Gold going from $280 to $1900 was less than a 7-fold increase, which isn't much of a bubble. Gold went from $35 to $800 between 1970 and 1980, a 23-fold increase. The Nikkei and Nasdaq bubbles were comparable. Gold over $5000 might be a bubble.

Tue, 08/07/2012 - 19:30 | 2686163 Rob Jones
Rob Jones's picture

If Sidney Homer’s History of Interest Rates is any guide, long-term interest rates are as low as they have been since Babylonian times.

This means that long-term bonds are as expensive as they have been since Babylonian times. So why doesn't FT conclude that now is the time to sell your long-term bonds? Answer: because FT is the tool of the bankers.
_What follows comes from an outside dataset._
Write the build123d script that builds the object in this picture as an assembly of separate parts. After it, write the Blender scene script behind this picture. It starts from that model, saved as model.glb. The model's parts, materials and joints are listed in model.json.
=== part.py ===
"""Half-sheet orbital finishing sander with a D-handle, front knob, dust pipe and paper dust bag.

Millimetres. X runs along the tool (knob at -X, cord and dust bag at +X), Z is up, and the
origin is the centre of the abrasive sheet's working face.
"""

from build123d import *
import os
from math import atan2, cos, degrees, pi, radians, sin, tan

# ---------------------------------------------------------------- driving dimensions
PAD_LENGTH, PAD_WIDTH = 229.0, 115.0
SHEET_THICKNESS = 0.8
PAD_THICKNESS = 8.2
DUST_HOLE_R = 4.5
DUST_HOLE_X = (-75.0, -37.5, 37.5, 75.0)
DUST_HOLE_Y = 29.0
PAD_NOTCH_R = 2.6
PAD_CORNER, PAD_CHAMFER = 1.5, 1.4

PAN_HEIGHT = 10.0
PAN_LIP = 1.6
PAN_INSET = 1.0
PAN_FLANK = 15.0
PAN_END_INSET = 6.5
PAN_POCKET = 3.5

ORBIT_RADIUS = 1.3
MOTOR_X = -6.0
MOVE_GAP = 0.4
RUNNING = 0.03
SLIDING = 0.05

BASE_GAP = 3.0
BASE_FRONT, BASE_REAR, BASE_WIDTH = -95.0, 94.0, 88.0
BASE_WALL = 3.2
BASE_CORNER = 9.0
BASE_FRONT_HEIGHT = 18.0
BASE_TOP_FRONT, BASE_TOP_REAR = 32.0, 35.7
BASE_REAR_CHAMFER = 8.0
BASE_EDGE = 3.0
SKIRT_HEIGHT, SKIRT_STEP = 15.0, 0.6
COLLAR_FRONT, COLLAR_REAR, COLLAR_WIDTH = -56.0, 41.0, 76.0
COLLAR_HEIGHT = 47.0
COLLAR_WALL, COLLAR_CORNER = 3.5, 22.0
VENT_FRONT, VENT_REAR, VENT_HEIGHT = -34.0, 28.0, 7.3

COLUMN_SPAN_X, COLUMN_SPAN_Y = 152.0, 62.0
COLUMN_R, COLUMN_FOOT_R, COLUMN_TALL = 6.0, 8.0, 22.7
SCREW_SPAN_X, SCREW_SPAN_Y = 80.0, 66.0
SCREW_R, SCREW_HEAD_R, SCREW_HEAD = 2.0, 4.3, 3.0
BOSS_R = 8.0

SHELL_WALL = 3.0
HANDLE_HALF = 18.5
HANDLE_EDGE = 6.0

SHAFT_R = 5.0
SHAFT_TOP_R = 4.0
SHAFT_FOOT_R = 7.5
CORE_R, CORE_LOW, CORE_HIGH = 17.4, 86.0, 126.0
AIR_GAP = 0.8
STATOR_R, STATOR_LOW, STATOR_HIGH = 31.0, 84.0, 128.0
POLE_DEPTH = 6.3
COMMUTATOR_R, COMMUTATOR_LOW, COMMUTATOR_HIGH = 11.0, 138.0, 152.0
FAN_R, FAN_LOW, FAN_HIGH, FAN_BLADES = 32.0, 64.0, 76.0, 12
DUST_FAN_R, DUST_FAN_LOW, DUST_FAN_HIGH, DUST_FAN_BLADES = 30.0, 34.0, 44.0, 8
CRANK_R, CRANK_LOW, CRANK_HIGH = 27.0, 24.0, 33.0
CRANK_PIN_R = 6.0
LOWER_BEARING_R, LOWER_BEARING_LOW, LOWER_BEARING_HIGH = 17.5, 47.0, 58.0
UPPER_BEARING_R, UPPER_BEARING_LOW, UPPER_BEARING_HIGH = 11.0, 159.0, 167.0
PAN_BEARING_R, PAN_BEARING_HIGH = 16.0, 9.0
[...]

Gold naturally tends to appreciate relative to other assets because the amount of gold tends to increase by around 2%/year while GDP growth has tended to be much higher in the last few centuries. Also consider that until recently, most of the world's gold resided in Europe, North America, and Japan because people in undeveloped countries couldn't afford to own much of it. Now China and India have growing middle classes that want to own gold jewelry, watches, etc. too. So now the west will need to share its gold with Asia, resulting in much higher gold prices.
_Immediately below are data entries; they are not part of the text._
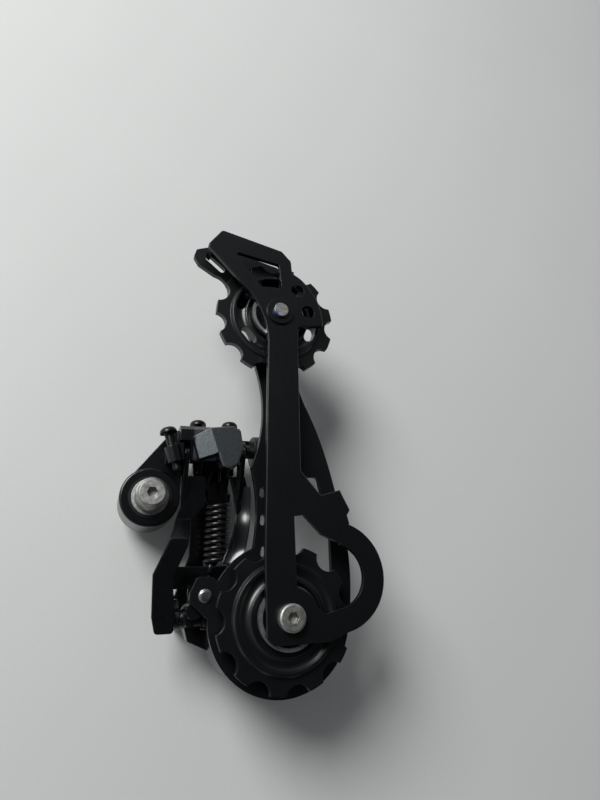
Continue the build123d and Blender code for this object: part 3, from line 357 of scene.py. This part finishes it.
def zinc_plated_steel(look, name, centre=(0.0, 0.0), locker=None, polish=0.5, dome=0.25 * MM):
    """Steel with zinc: turned faces under a thin pale matt plate, slightly mottled. polish is the
    roughness, which is lower on a burnished rivet, and dome is the radius of its edges. locker is
    the middle of a drop of threadlocker, and the height that the drop hangs down to."""
    made, tree, shader, place = begin(name)
    # Turning marks are finer than this and are drawn at 0.2 mm so that they show.
    marks = rings(tree, place, centre, 0.2 * MM)[0]
    mottle = grain(tree, place, 0.8 * MM, 4.0, 0.6)
    round_normal = soft_edges(tree, dome)[0]
    metal = tint(tree, mottle.outputs["Fac"], shade(look.zinc, 0.5), shade(look.zinc, 1.0))
    if locker is None:
        join(tree, metal, shader.inputs["Base Color"])
        shader.inputs["Metallic"].default_value = 1.0
    else:
        side, height = locker
        parts = add(tree, "ShaderNodeSeparateXYZ", {"Vector": place})
        # The dry drop has a ragged outline and hangs over the edge of the end.
        drop = add(tree, "ShaderNodeVectorMath", {0: place, 1: side}, operation="DISTANCE")
        uneven = between(tree, mottle.outputs["Fac"], -0.5 * MM, 0.5 * MM)
        ragged = add(tree, "ShaderNodeMath", {0: drop.outputs["Value"], 1: uneven}, operation="ADD")
        patch = between(tree, ragged.outputs[0], 1.0, 0.0, 1.7 * MM, 2.1 * MM)
        top = between(tree, parts.outputs["Z"], 0.0, 1.0, height - 0.1 * MM, height)
        smear = times(tree, patch, top)
        join(tree, overlay(tree, smear, metal, rgba(look.locker)), shader.inputs["Base Color"])
        join(tree, between(tree, smear, 1.0, 0.0), shader.inputs["Metallic"])
    join(tree, between(tree, mottle.outputs["Fac"], polish * 0.9, polish * 1.1), shader.inputs["Roughness"])
    raise_surface(tree, shader, marks, 0.02 * MM, 0.3, round_normal)
    return made


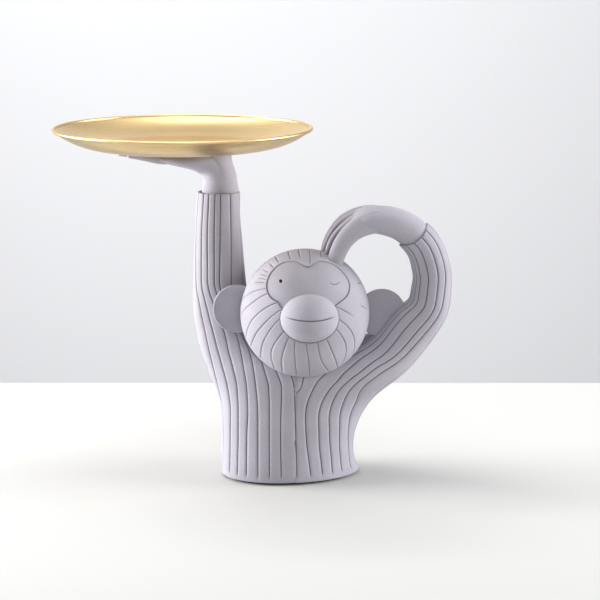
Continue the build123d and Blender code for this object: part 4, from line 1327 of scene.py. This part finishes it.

Tue, 08/07/2012 - 14:36 | 2685370 Gloomy
Gloomy's picture

Good retort. I sure hope you are correct!

Tue, 08/07/2012 - 15:49 | 2685619 Buyemall
Buyemall's picture

Any idea why greece looked like that back in 08?

 

Tue, 08/07/2012 - 20:43 | 2685866 Ned Zeppelin
Ned Zeppelin's picture

Interesting propaganda piece, a tell actually, on Bloomberg radio after noontime today, whereon it was "absolutely denied" by some shill they had on to the effect that the Fed's repo move today had anything to do with monetary policy. Instead, we were left with the impression that the repo machinery, like an unused piece of machinery left out in the rain to rust, will freeze up if you don't fire the darn thing up once in while.

I think most ZHers already knew it was bullshit, but I guess TPTB felt the need to trot someone out to make sure that rationale was articulated in the media, and, hopefully picked up on. The real answer is that if it were true, why wouldn't you say nothing at all?